Speaking after the weekend rescue of nearly 6,000 migrants in the Mediterranean, Foreign Minister Paolo Gentiloni said promises made at last month's EU summit after a migrant boat disaster left 750 dead had to be honoured.
"The EU summit finally confirmed the European character of the migrant issue in the Mediterranean but now we need meaningful steps," Gentiloni told the European Commissioner for Migration, Dimitris Avramapolous, in a telephone conversation, the foreign ministry said.
"In particular, as well as the reinforcement of (border agency) Frontex, Italy expects an extraordinary economic commitment from the European Union to help it meet the urgent needs linked to the reception of migrants.
"A European emergency cannot continue to have only Italian responses."
Gentiloni's outburst came on a day when more than 3,000 migrants landed in southern Italian ports, most of them having been rescued by the country's coastguard or navy on Saturday or Sunday.
A baby girl born on board the Italian navy patrol ship Bettica was among them. Her mother had gone into labour just before leaving Libya aboard one of four barely seaworthy boats whose occupants were rescued by the Bettica.
Mother and baby were transferred to hospital on arrival but were both reported to be doing well, the navy said.
Not everyone was so lucky. At least ten migrants died, adding to an estimated total of more than 1,750 people who have perished in the waters between Libya and Italy since the start of this year.
This weekend's surge in the number of boats leaving Libya was put down to the fine weather and calm sea conditions and will have confirmed the fears of Italian officials who anticipate a record number of arrivals on their southern shores between now and September.
Last year's total of 170,000 was already unprecedented and current trends point to that figure being exceeded in 2015.
Among the ships involved in rescue ops at the weekend was the Malta-based M.Y. Phoenix, run jointly by private body Migrant Offshore Aid Station and Medecins Sans Frontieres/Doctors Without Borders.
The Phoenix, on its first mission of the year, was involved in the rescue of more than 470 people between Saturday and Monday morning, including several pregnant women and babies and a total of 45 children.

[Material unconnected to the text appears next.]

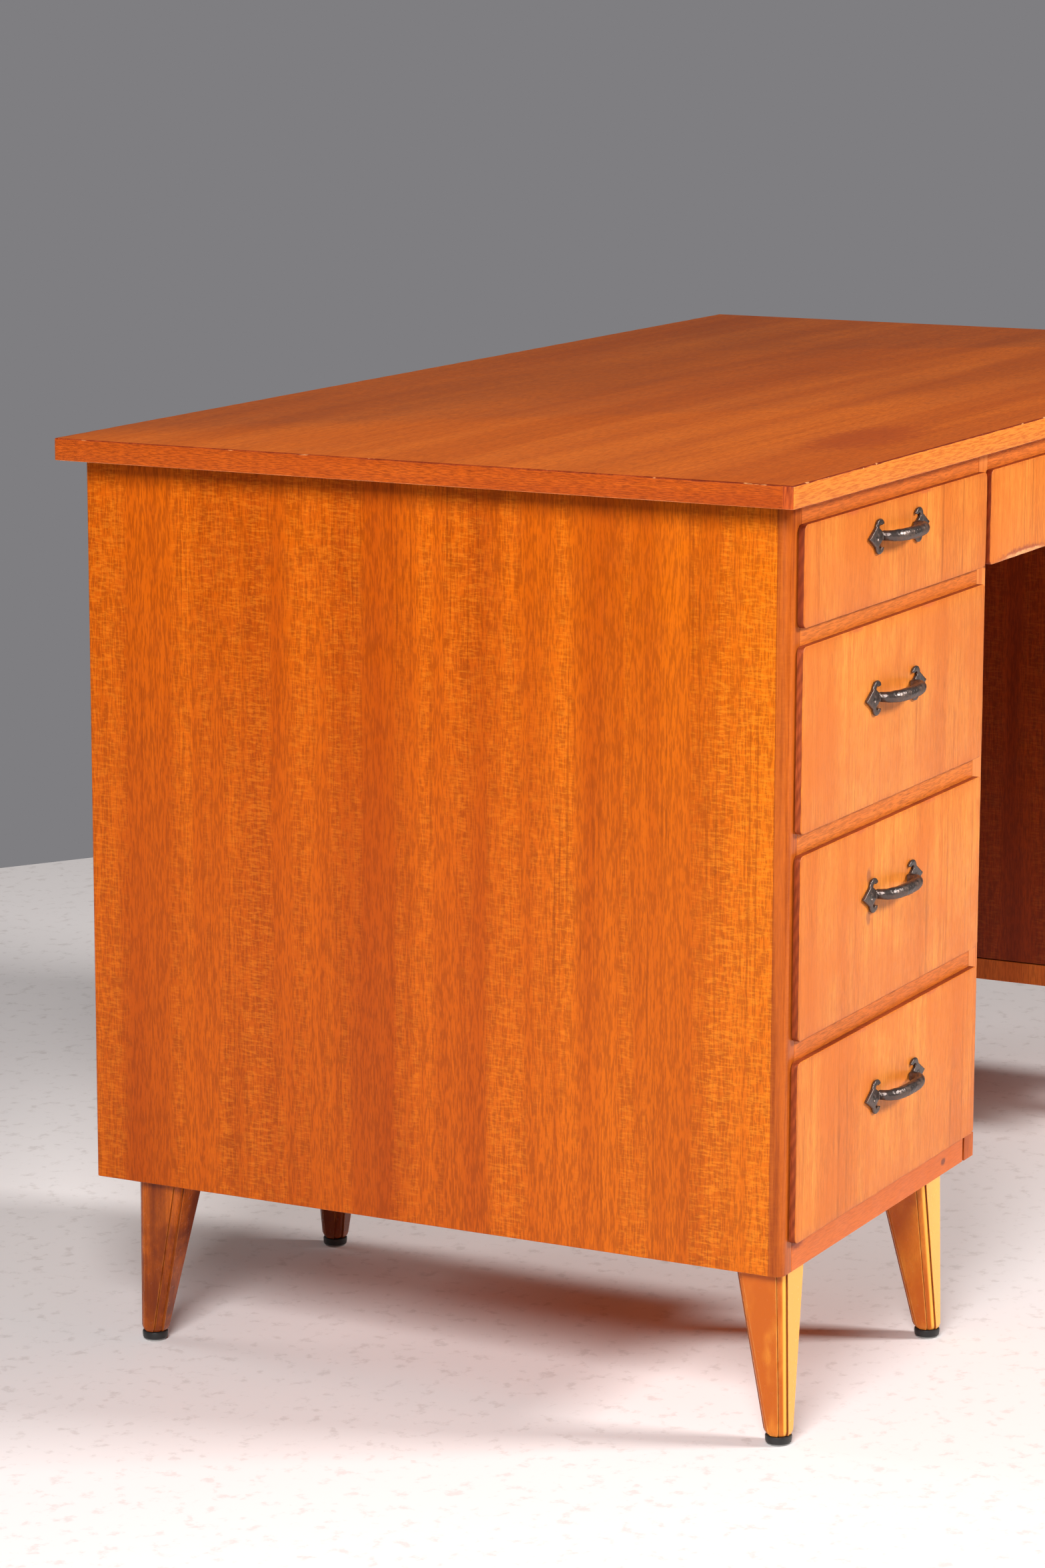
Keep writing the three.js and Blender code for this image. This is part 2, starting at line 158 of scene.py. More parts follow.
def make_figure_group():
    """Wood figure: Position is in metres with the grain along Z. Each output runs from 0 to 1."""
    tree, given, result = new_group(
        "wood_figure", {"Position": (0.0, 0.0, 0.0), "Seed": 0.0},
        ["Bands", "Streaks", "Lines", "Fibres", "Ribbon", "Pores", "Knots"])
    seeded = add(tree, "ShaderNodeVectorMath", {
        0: given["Position"],
        1: add(tree, "ShaderNodeCombineXYZ", {
            "X": maths(tree, "MULTIPLY", given["Seed"], 1.37),
            "Y": maths(tree, "MULTIPLY", given["Seed"], 0.61)}).outputs[0],
    }, operation="ADD").outputs[0]
    link = tree.links.new
    link(smooth(tree, cloud(tree, seeded, (17, 17, 0.6), 3.0, 0.6, 0.2), 0.3, 0.72), result["Bands"])
    link(smooth(tree, cloud(tree, seeded, (170, 170, 2.4), 3.0, 0.6), 0.44, 0.68), result["Streaks"])
    # thin dark upright lines, in some stretches of the width only
    narrow = smooth(tree, cloud(tree, seeded, (330, 330, 3.5), 2.0, 0.5), 0.6, 0.68)
    stretch = smooth(tree, cloud(tree, seeded, (17, 17, 2.0), 1.0), 0.44, 0.6)
    link(maths(tree, "MULTIPLY", narrow, stretch), result["Lines"])
    link(smooth(tree, cloud(tree, seeded, (800, 800, 85), 2.0, 0.6), 0.42, 0.6), result["Fibres"])
    # cross ribbon: short light dashes across the grain, only inside some of the upright bands
    dashes = smooth(tree, cloud(tree, seeded, (110, 110, 640), 3.0, 0.62), 0.45, 0.64)
    where = smooth(tree, cloud(tree, seeded, (27, 27, 0.9), 2.0, 0.55), 0.45, 0.6)
    link(maths(tree, "MULTIPLY", dashes, where), result["Ribbon"])
    link(smooth(tree, cloud(tree, seeded, (1150, 1150, 85), 1.0), 0.6, 0.7), result["Pores"])
    # pin knots: a small dot in some of the cells
    cells = add(tree, "ShaderNodeTexVoronoi", {
        "Vector": stretched(tree, seeded, (7.5, 7.5, 5.5)), "Scale": 1.0})
    pin = smooth(tree, cells.outputs["Distance"], 0.012, 0.04, 1.0, 0.0)
    draw = add(tree, "ShaderNodeSeparateXYZ", {0: cells.outputs["Color"]}).outputs[0]
    few = smooth(tree, draw, 0.4, 0.45, 1.0, 0.0)
    link(maths(tree, "MULTIPLY", pin, few), result["Knots"])
    return tree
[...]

MSF doctors treated migrants suffering from injuries sustained during beatings by people smugglers and others suffering from conditions including diabetes, dehydration and skin infections, as well as carrying out checks on the pregnant women.
MSF's Will Turner added: "The boat was absolutely crammed full. As the men, women and children we rescued curled up under blankets to sleep, there wasn't a centimetre to spare. The scale of this crisis is just heartbreaking. I wish we could do more."